As an initial filter only the 1,051,284 alignments with a log P -value less than -2.3 were kept, i.e. those reported 'ok' by STRUCTAL.
However, after this pre-filtering GSAS (Gapped Structural Alignment Score) was used to judge the significance of the alignments.
GSAS is defined as 100*cRMS/(N_mat-N_break), where N_mat is the number of aligned residues and N_break is the number of breaks in the alignment.
In a recent study comparing several different structural alignment quality measures
GSAS was found to perform best in separating good alignments from less good ones (Michael Levitt, 2004, personal communication), with a lower GSAS indicating a more significant alignment.
Clustering
For the clustering, we defined a network were each domain is a node and edges represents alignments whose GSAS is below a threshold.
The distance between any two nodes were taken as the number of edges separating them.
The clustering was performed using Hierarchical clustering (Johnson, S.C. 1967, Psychometrika 2:241-254).
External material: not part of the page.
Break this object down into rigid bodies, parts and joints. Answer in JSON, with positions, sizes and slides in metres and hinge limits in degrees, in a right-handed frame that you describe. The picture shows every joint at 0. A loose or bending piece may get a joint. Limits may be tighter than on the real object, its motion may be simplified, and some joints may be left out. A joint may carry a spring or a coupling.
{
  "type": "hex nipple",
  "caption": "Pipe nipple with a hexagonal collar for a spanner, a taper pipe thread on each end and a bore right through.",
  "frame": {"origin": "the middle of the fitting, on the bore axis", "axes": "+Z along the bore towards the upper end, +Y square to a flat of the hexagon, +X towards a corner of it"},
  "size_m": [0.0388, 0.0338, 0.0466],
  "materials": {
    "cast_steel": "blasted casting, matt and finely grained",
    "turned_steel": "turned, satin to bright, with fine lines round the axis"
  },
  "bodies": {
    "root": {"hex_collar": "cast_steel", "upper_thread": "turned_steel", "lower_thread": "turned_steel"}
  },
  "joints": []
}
In this method one starts
out with as many clusters as datapoints. The clustering proceeds by repeatedly merging the two 'closest' clusters until all the
distances between clusters are larger than some cutoff. Our cutoff was set to two links in order to ensure our clusters consists
of members which are highly similar to each other.
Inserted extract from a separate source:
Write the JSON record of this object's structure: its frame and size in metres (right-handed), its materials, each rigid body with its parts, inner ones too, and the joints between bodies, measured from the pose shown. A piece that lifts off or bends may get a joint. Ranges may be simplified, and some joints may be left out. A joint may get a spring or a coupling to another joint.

To decide which GSAS cut-off to use we performed the clustering for several different
values and looked for the value which maximizes the number of clusters with 3 or more members.
For this we also looked at which overlap cut-off to use, where overlap is defined as the number of aligned residues divided by the length of the shortest protein.
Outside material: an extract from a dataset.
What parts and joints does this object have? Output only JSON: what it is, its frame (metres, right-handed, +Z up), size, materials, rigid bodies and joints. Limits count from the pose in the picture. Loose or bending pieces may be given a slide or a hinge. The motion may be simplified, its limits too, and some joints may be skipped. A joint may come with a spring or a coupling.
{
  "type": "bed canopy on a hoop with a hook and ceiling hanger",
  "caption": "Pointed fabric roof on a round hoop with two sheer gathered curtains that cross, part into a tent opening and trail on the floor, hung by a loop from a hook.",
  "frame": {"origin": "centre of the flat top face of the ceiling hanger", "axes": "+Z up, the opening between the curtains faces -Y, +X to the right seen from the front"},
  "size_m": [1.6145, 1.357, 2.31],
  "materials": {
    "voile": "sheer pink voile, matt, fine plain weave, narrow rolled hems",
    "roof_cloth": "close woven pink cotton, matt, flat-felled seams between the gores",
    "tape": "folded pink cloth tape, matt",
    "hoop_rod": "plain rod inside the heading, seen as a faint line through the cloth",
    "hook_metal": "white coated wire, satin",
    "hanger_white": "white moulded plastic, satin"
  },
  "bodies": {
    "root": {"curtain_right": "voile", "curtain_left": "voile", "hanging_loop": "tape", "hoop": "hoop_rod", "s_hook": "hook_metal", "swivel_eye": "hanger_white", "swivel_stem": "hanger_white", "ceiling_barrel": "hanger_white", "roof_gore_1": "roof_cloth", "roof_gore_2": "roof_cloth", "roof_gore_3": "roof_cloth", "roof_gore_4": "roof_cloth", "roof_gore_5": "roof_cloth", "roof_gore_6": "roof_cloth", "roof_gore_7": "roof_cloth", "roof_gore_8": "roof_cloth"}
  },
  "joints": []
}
| GSAS | Overlap (%) | N_3 |
| 1.0 | 80 | 677 |
| 1.0 | 85 | 655 |
| 1.0 | 90 | 627 |
| 1.0 | 95 | 598 |
| 1.5 | 80 | 920 |
| 1.5 | 85 | 868 |
| 1.5 | 90 | 826 |
| 1.5 | 95 | 775 |
| 2.0 | 80 | 1060 |
| 2.0 | 85 | 1002 |
| 2.0 | 90 | 976 |
| 2.0 | 95 | 901 |
| 2.5 | 80 | 1134 |
| 2.5 | 85 | 1090 |
| 2.5 | 90 | 1059 |
| 2.5 | 95 | 962 |
| 3.0 | 80 | 1164 |
| 3.0 | 85 | 1137 |
| 3.0 | 90 | 1095 |
| 3.0 | 95 | 1005 |
Hence we decided to only use alignments with GSAS<3.0 and Overlap > 80%.
Multiple Structural Alignments
For each cluster containing 3 or more members we used the pairwise alignments to calculate a Multiple Structural Alignment (MSTA).
This was done using a method called RESOLVER which implements the integer linear programming
formulation of the maximum weight trace problem by Reinert et al.
(Reinert, K., Lenhof, H.-P., Mutzel, P., Mehlhorn, K. and Kececioglu, J. 1997. In Proceedings of the First
Annual International Conference on Computational Molecular Biology (RECOMB-97). ACM Press, New York, pp 241-249.). The main idea behind RESOLVER is that all the information
needed for the MSTA is contained in the pairwise alignments. However, these alignments, in general, contains ordering conflicts which have to
be resolved in order to construct a consistent MSTA. RESOLVER views this as an optimization problem where one wants to remove as few residue equivalences as possible
such that the ordering conflicts disappear. For some clusters RESOLVER failed to produce a MSTA as these clusters contained too many members. These
clusters were subdivided by using a more stringent GSAS-cutoff and reclustering these clusters. The GSAS cutoff was lowered until the resulting subclusters
had a size which could be handled by RESOLVER. In the datafiles these subclusters are denoted X.X, i.e. the subclusters of cluster 5 are called 5.0, 5.1, ....
In the alignments upper case letters indicates aligned residues and lower case unaligned. This notation is introduced
for cosmetic reasons: if we would show the gaps explicitly the alignments would be very long. The secondary structure
assignments were obtained using STRIDE. '*' indicates positions were STRIDE fail to assign a secondary structure. Furthermore, some domains do not have any secondaru structure assignments at all. These are domains were the pdb-file do not contain eniugh information for STRIDE to make the assignments.
Interactive Map of Protein Structure Space
The layout for the interactive map was constructed using the LGL (Large Graph Layout) software.
LGL was fed with the set of edges corresponding to all alignments with GSAS<5.0 and the GSAS-values of the alignments were used as weights when generating the layout.